Today most planets in the solar system have magnetic fields, as do some moons; asteroids also may have been part of the dynamo club early in their history. Earth’s magnetic field is continuously generated as the planet’s iron–nickel core solidifies from the inside out: The gradually expanding solid-iron inner core releases low-density elements that rise upward, creating convective currents in the surrounding molten material. Yet certain planet-like bodies, including some moons and asteroids, are thought to have cores that solidified from the outside in, which leads to questions about how they were still able to generate dynamos.

Using a combined microscopy and magnetometry technique, James Bryson from the University of Cambridge and his colleagues examined the microstructure of iron-rich meteorites like the one above to determine the magnetic history of their parent asteroid. The researchers found that the magnetic intensity of ferrous-mineral clusters was consistent with their having solidified in the parent body’s cool outer layers. The directional variation of the minerals’ magnetization provided evidence of a strong but directionally unstable dynamo.

How did such dynamos arise in the first place?

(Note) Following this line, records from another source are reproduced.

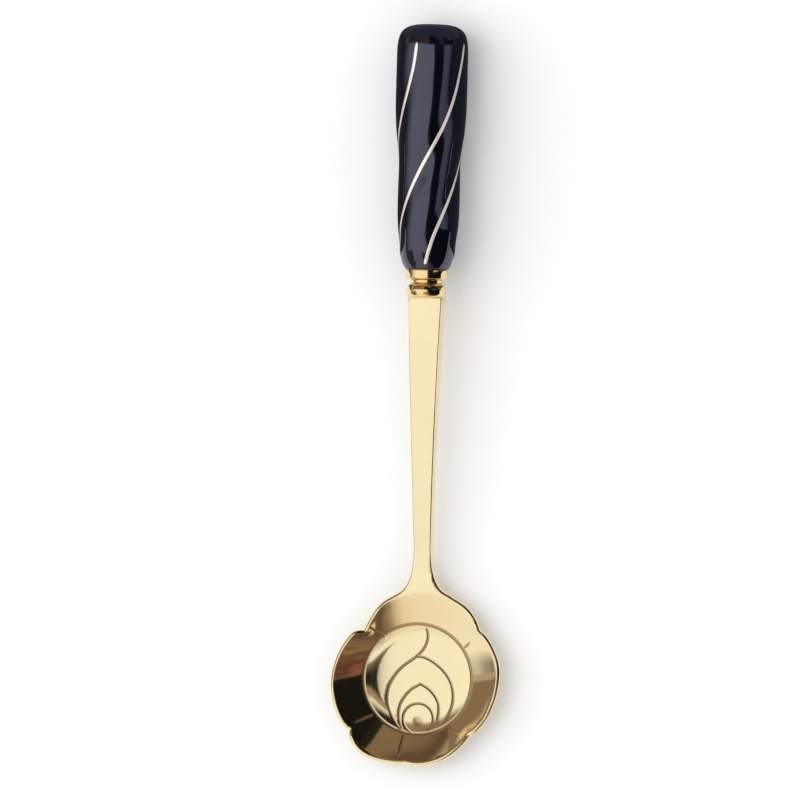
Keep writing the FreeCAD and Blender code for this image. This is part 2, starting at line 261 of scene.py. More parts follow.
RAYS = [[(-8.27, 8.59), (-9.90, 9.75), (-11.90, 11.10)], [(8.53, 6.84), (9.45, 7.50), (10.10, 8.45)],
        [(-10.68, -7.76), (-12.60, -8.75), (-14.40, -9.68)],
        [(-3.81, -11.80), (-4.20, -14.10), (-4.30, -16.30)],
        [(5.48, -9.52), (7.00, -10.45), (8.48, -11.13)]]
# each line: points, half width, depth, fade length at start, at end
GROOVES = [
    (circle(FLOWER_X, 0.0, GROOVE_R), 0.46, 0.15, 0.0, 0.0),
    (spline(S_CURVE, 0.2), 0.38, 0.11, 0.8, 0.2),
    (spline(OUTER_ARC, 0.2), 0.38, 0.10, 0.5, 1.0),
    (spline(INNER_LEFT, 0.2), 0.38, 0.10, 0.0, 0.2),
    (spline(INNER_RIGHT, 0.2), 0.38, 0.10, 0.0, 1.2),
    (circle(-0.96, -8.30, 3.2, 0.2, -52.0, 250.0), 0.36, 0.10, 0.8, 0.8),
] + [(spline(r, 0.2), 0.36, 0.12, 0.3, 1.2) for r in RAYS]
DIMPLE = (-1.03, -8.92, 1.20, 0.07)


class Lines:
    """Depth of the engraving at any point, from the nearest points of each line."""

    def __init__(self, grooves):
        self.cells = {}
        for g, (pts, half, depth, f0, f1) in enumerate(grooves):
            s = np.concatenate([[0], np.cumsum(np.linalg.norm(np.diff(pts, axis=0), axis=1))])
            fade = np.ones(len(s))
            if f0:
                fade *= smooth((s + 0.02) / f0)
            if f1:
                fade *= smooth((s[-1] - s + 0.02) / f1)
            for i in range(len(pts) - 1):
                a, b = pts[i], pts[i + 1]
                seg = (a[0], a[1], b[0], b[1], half, depth, fade[i], fade[i + 1], g)
                for cx in range(int(math.floor((min(a[0], b[0]) - half) / 1.0)),
                                int(math.floor((max(a[0], b[0]) + half) / 1.0)) + 1):
                    for cy in range(int(math.floor((min(a[1], b[1]) - half) / 1.0)),
                                    int(math.floor((max(a[1], b[1]) + half) / 1.0)) + 1):
                        self.cells.setdefault((cx, cy), []).append(seg)
        self.cells = {k: np.array(v) for k, v in self.cells.items()}

    def depth(self, x, y):
        x, y = np.atleast_1d(np.asarray(x, float)), np.atleast_1d(np.asarray(y, float))
        out = np.zeros(x.shape)
        cx, cy = np.floor(x).astype(int), np.floor(y).astype(int)
        key = cx * 1000 + cy
        order = np.argsort(key, kind="stable")
        sk = key[order]
        starts = np.concatenate([[0], np.nonzero(np.diff(sk))[0] + 1, [len(sk)]])
        for a, b in zip(starts[:-1], starts[1:]):
            idx = order[a:b]
            segs = self.cells.get((int(cx[idx[0]]), int(cy[idx[0]])))
            if segs is None:
                continue
            px, py = x[idx][:, None], y[idx][:, None]
            ax, ay, bx, by, half, depth, f0, f1, g = segs.T
            dx, dy = bx - ax, by - ay
            u = np.clip(((px - ax) * dx + (py - ay) * dy) / (dx * dx + dy * dy), 0, 1)
            dist = np.hypot(px - ax - u * dx, py - ay - u * dy)
            q = np.clip(1.0 - (dist / half) ** 2, 0, None)
            d = depth * (f0 + (f1 - f0) * u) * q * q
            total = np.zeros(len(idx))
            best = np.zeros(len(idx))
            for gi in np.unique(g):
                m = d[:, g == gi].max(axis=1)
                total += m
                best = np.maximum(best, m)
            out[idx] = best + 0.35 * (total - best)
        return out


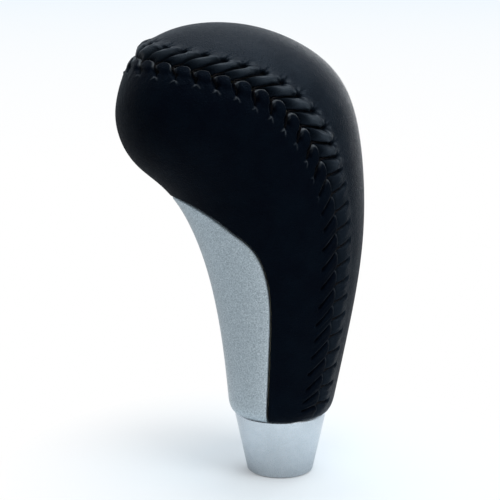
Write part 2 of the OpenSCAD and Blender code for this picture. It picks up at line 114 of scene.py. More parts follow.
def extended(q):
    """Points with one more at each end, straight on."""
    return np.concatenate([[2 * q[0] - q[1]], q, [2 * q[-1] - q[-2]]])


def through(points, passes=8):
    """Control points of the smooth cubic curve through a list of points, as in the part's source."""
    p = np.asarray(points, float)
    q = p.copy()
    for _ in range(passes):
        e = extended(q)
        q = q + p - (e[:-2] + 4 * q + e[2:]) / 6
    return extended(q)


def curve(e, x):
    """Place on such a curve, where x counts its points."""
    x = np.asarray(x, float)
    i = np.clip(np.floor(x).astype(int), 0, len(e) - 4)
    f = x - i
    if e.ndim == 2:
        f = f[..., None]
    g = 1 - f
    return (
        g**3 * e[i]
        + (3 * f**3 - 6 * f**2 + 4) * e[i + 1]
        + (3 * g**3 - 6 * g**2 + 4) * e[i + 2]
        + f**3 * e[i + 3]
    ) / 6


FOOT_R = GRIP_D / 2
HEAD_R = HEAD_W / 2
outline = (
    [(-lerp(FOOT_R, NOSE_REACH, a), lerp(COLLAR_H, NOSE_Z, b)) for a, b in FRONT_LINE]
    + [(lerp(-NOSE_REACH, BACK_REACH, a), BACK_Z + (KNOB_H - BACK_Z) * b) for a, b in CROWN_LINE]
    + [(lerp(FOOT_R, BACK_REACH, a), lerp(COLLAR_H, BACK_Z, b)) for a, b in BACK_LINE]
)
HALF_STEPS = (len(outline) - 1) // 2
outline_curve = through(outline)
width_curve = through(
    [lerp(FOOT_R, HEAD_R, f) for f in GRIP_WIDTHS] + [HEAD_R * f for f in HEAD_WIDTHS]
)
FOOT_SHARE = FOOT_ROUND_H / (outline[1][1] - outline[0][1]) / HALF_STEPS
# On the chart, the nose is the middle and the foot is the circle of radius 1
CHART_STEP = 0.002
FOOT_EDGE = 1 - 1e-5


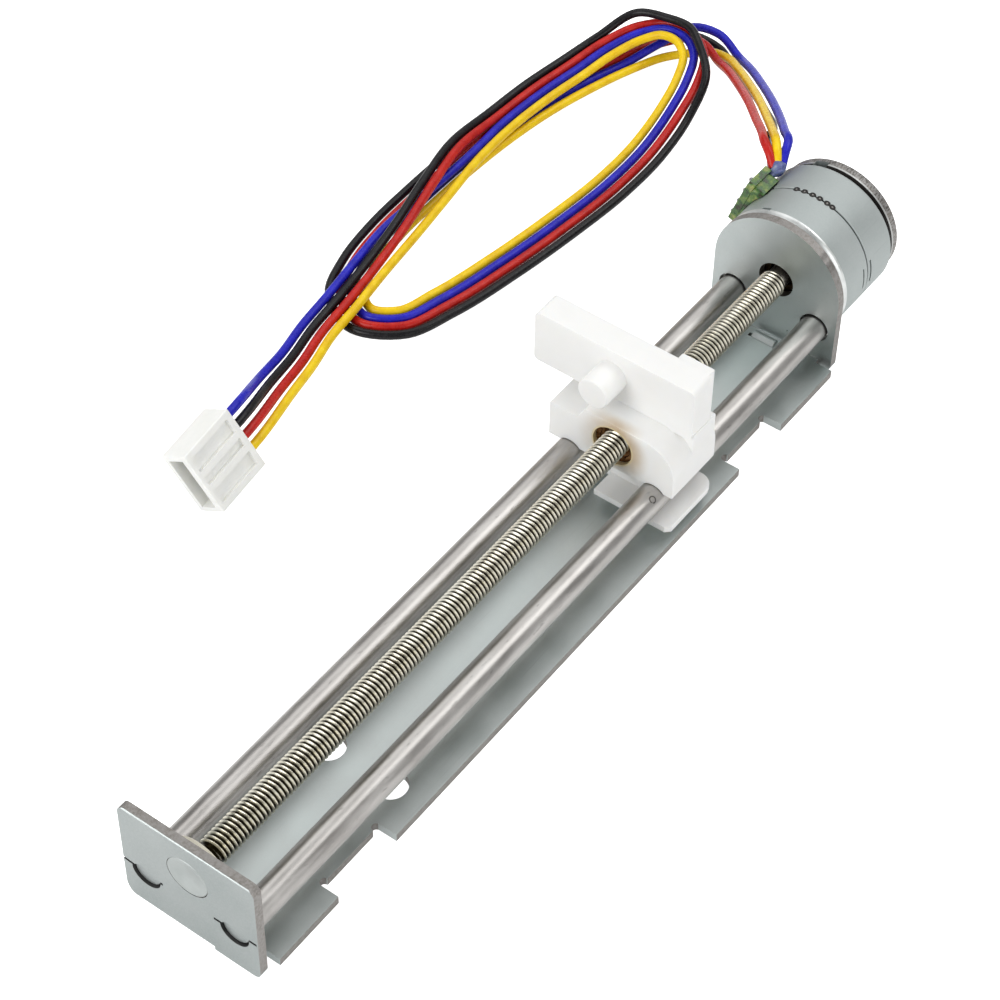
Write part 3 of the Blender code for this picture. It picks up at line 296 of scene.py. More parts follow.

The result supports the hypothesis that iron-rich meteorites originated from a planetary core that was stripped of its overlaying silicate mantle by collisions in the early solar system. With little to no thermally insulating rock on the surface, the molten ball likely cooled and solidified from the outside in. The authors propose that dynamo activity arises through nonconcentric solidification, in which tendrils of metallic crust detach and sink through the molten interior, which generates the magnetic field.

Bryson and his colleagues’ study presents evidence that iron meteorites can provide reliable paleomagnetic measurements. Studies of other meteorites and their outside-in solidification could prove useful in understanding solar-system bodies such as Jupiter’s moon Ganymede and the massive asteroid 16 Psyche. (J. F. J. Bryson et al., Earth Planet. Sci. Lett. 472, 152, 2017 .)